REPUBLIKA.CO.ID, JAKARTA -- Pakar hukum dari Universitas Prahyangan Bandung, Asep Warlan Yusuf mengatakan, Kepolisian RI (Polri) dan Kejaksaan Agung (Kejagung) dapat melakukan pemeriksaan langsung terhadap kepala daerah yang terindikasi melakukan tindak pidana korupsi. Menurutnya, tidak semua tindakan korupsi yang melibatkan pejabat daerah mengharuskan adanya pembuktian melalui audit BPK dan BPKP.
"Kejagung dan Polri dapat mengusut kepala daerah yang terindikasi korupsi, jika perkara korupsinya tidak menyebabkan kerugian negara," kata Asep saat dihubungi Republika, Selasa (25/11).
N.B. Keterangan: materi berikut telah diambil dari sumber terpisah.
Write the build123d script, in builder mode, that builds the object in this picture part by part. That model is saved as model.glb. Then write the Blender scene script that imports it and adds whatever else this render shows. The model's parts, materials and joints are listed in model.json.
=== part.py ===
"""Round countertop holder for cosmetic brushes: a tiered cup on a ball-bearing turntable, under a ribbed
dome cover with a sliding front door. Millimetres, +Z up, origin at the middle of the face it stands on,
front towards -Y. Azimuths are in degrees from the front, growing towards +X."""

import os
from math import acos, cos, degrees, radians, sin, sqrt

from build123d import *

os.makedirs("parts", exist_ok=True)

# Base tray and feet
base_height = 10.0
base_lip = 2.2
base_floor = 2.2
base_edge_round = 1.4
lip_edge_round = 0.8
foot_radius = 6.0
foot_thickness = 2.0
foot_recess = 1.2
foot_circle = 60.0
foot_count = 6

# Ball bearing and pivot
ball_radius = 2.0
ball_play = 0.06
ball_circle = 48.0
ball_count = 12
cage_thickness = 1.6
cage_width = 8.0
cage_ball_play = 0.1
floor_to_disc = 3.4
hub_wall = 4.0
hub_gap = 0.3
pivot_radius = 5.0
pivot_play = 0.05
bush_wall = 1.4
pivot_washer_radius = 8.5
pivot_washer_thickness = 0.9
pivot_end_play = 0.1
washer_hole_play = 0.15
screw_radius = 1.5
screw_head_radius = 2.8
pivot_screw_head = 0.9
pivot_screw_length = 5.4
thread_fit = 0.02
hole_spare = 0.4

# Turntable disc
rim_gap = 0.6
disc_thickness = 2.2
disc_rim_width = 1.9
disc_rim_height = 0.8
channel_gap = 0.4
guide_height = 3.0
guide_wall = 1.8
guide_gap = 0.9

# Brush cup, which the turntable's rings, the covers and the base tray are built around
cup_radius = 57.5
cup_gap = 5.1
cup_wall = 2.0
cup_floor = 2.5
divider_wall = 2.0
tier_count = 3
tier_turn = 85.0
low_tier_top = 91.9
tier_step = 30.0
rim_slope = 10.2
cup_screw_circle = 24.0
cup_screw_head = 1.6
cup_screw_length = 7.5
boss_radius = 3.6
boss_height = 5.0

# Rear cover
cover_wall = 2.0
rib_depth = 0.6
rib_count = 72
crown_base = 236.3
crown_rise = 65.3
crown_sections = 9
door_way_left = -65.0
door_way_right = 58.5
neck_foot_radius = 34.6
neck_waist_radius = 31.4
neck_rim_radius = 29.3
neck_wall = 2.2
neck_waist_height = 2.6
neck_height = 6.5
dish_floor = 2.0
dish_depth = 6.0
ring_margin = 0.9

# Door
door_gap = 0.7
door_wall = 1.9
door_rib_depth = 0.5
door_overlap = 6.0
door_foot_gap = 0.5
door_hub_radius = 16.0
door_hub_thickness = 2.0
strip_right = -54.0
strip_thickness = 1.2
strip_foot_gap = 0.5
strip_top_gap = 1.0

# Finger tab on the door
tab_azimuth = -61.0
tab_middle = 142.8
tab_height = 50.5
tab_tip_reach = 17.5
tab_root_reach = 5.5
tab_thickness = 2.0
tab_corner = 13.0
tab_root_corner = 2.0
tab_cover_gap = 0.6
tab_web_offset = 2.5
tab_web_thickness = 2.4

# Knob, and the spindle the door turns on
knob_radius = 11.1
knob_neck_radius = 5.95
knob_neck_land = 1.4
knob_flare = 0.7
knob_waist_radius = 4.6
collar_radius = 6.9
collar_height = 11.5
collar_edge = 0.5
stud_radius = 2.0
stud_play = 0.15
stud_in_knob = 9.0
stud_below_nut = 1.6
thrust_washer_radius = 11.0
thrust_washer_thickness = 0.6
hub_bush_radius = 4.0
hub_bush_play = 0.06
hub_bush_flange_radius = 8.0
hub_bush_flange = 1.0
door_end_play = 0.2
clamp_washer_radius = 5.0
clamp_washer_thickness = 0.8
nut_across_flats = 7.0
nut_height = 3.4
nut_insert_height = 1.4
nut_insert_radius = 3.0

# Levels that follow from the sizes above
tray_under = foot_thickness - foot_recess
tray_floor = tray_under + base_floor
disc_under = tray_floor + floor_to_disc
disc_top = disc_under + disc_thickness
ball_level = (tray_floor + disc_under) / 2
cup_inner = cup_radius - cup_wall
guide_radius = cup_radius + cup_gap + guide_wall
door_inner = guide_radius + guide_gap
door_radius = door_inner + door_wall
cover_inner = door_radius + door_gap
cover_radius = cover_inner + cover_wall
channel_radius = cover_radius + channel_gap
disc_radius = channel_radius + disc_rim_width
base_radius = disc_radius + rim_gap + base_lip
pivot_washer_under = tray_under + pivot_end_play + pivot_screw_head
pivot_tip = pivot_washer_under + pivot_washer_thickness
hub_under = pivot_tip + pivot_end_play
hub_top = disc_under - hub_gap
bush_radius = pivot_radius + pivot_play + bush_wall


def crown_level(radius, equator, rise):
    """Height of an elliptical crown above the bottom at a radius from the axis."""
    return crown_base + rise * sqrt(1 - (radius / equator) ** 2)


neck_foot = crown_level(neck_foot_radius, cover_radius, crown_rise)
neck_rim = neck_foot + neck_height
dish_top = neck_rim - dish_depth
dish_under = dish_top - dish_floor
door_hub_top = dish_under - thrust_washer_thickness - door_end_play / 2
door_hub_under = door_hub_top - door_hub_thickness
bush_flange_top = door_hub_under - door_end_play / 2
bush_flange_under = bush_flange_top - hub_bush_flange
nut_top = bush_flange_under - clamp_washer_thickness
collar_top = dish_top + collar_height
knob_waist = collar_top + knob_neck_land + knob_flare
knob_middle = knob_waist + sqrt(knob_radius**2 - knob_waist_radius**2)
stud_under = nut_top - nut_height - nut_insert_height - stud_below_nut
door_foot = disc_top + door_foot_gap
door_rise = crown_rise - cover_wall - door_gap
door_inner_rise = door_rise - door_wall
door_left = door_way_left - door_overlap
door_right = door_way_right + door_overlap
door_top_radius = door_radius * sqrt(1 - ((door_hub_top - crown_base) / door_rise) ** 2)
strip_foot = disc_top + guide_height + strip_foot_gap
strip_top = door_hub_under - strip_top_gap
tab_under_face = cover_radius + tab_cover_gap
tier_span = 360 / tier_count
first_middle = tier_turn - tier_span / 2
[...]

Ia menjelaskan, dalam UU Antikorupsi disebutkan ada 29 macam tindak pidana korupsi. Namun demikian, kata Asep, tidak semua dari tindakan korupsi itu menyebabkan kerugian negara. Beberapa contoh di antaranya adalah menerima suap, gratifikasi, atau hadiah yang tidak wajar dari pihak swasta.
"Untuk kasus-kasus seperti di atas, audit dari BPK atau BPKP tidak diperlukan. Polisi dan jaksa bisa langsung mengusut kepala daerah yang bersangkutan," ujar Asep.
Namun, akan lain halnya jika yang diraup oleh pejabat daerah itu adalah uang negara, seperti dana dari APBN atau APBD. Untuk kasus seperti ini, kata Asep lagi, audit dari BPK dan/atau BPKP jelas dibutuhkan untuk membuktikan adanya kerugian negara.
"Intinya, keharusan adanya audit BPK dan BPKP itu hanya untuk kasus-kasus korupsi yang mengandung unsur kerugian negara. Di luar itu, polisi dan jaksa dapat langsung bertindak," imbuhnya.
Sebelumnya, sejumlah gubernur mengungkapkkan keengganan mereka untuk diperiksa terkait kasus korupsi tanpa prosedur yang jelas. Presiden Joko Widodo (Jokowi) pun menyatakan, pemeriksaan kasus korupsi kepala daerah oleh Kejakgung dan Polri haruslah melalui BPK, BPKP, dan pengawas internal kepala daerah. "Kecuali untuk tangkap tangan dan KPK," ujar Jokowi.